As the body of Christ we are to live sacrificially. Jesus set the bar pretty high for sacrifice. After seeing all of the comments on FB this weekend about the inconvenience of being without power for twenty-four hours, I’d have to say we are pretty spoiled and could all use a good lesson in sacrifice. Jesus gave up what He had in heaven in order to help others gain what they needed. When was the last time you found yourself doing the same? When we take communion together, we must remember more than the sacrifice of Jesus. We must remember the call to live sacrificially ourselves.
We are to be a supplying body as we meet the needs of those around us. Jesus was tireless in the way He sought to meet other people’s needs physically, emotionally, and spiritually. It was a joy for me to get on FB early on Saturday morning and see one of our church members remind people that following Friday night’s storm many people would need help to get trees and debris removed from their lawns and their roofs.
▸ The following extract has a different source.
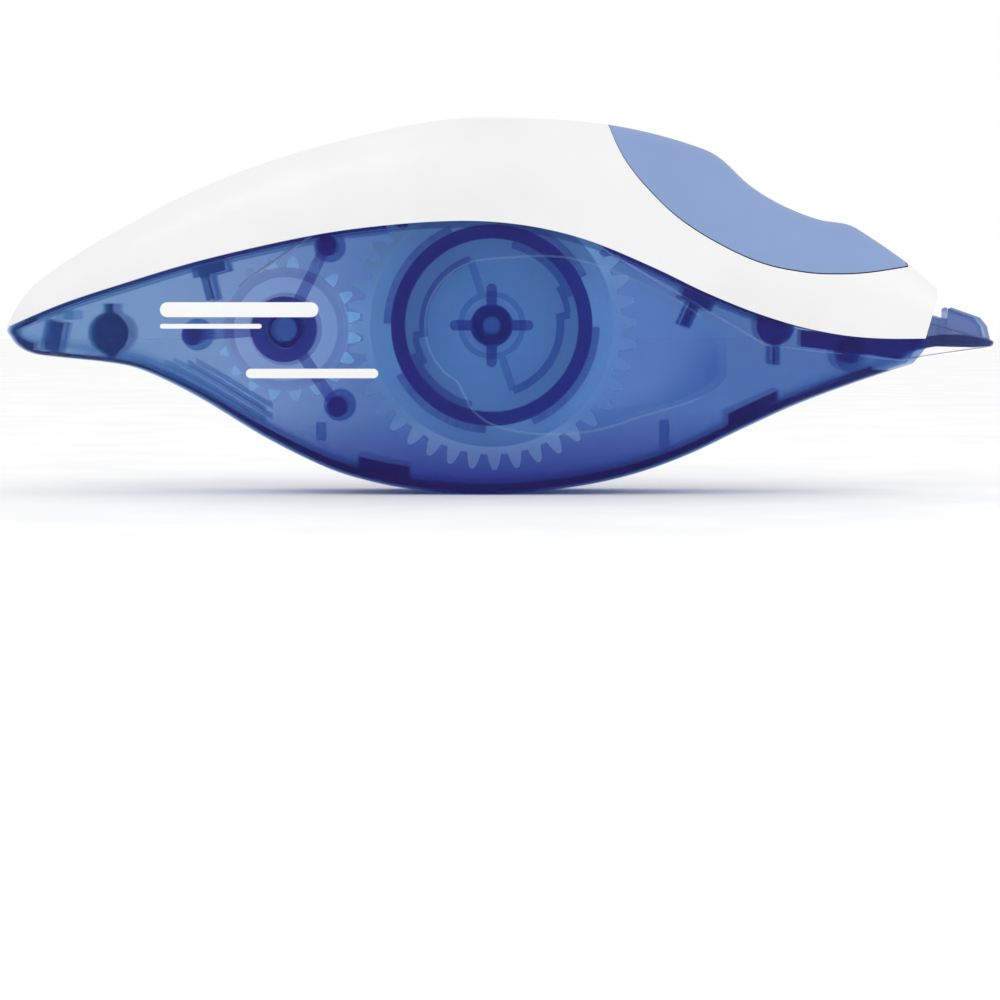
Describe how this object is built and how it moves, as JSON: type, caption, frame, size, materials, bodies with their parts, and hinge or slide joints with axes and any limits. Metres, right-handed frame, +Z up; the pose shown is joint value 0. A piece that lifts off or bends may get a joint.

We are reminded in Philippians 2 that we aren’t to merely look out for ourselves and our own needs, but also for the needs and interests of others. When we take communion together, we must remember the way Jesus supplied people’s needs and must remember that the way He intends to keep supplying people’s needs is through you and me. The truth is, Jesus’ body is still influencing this world through you and me if we will accept all that the label entails. So as you receive the elements of Jesus’ blood and body this morning, remember what He did is what He called you to do.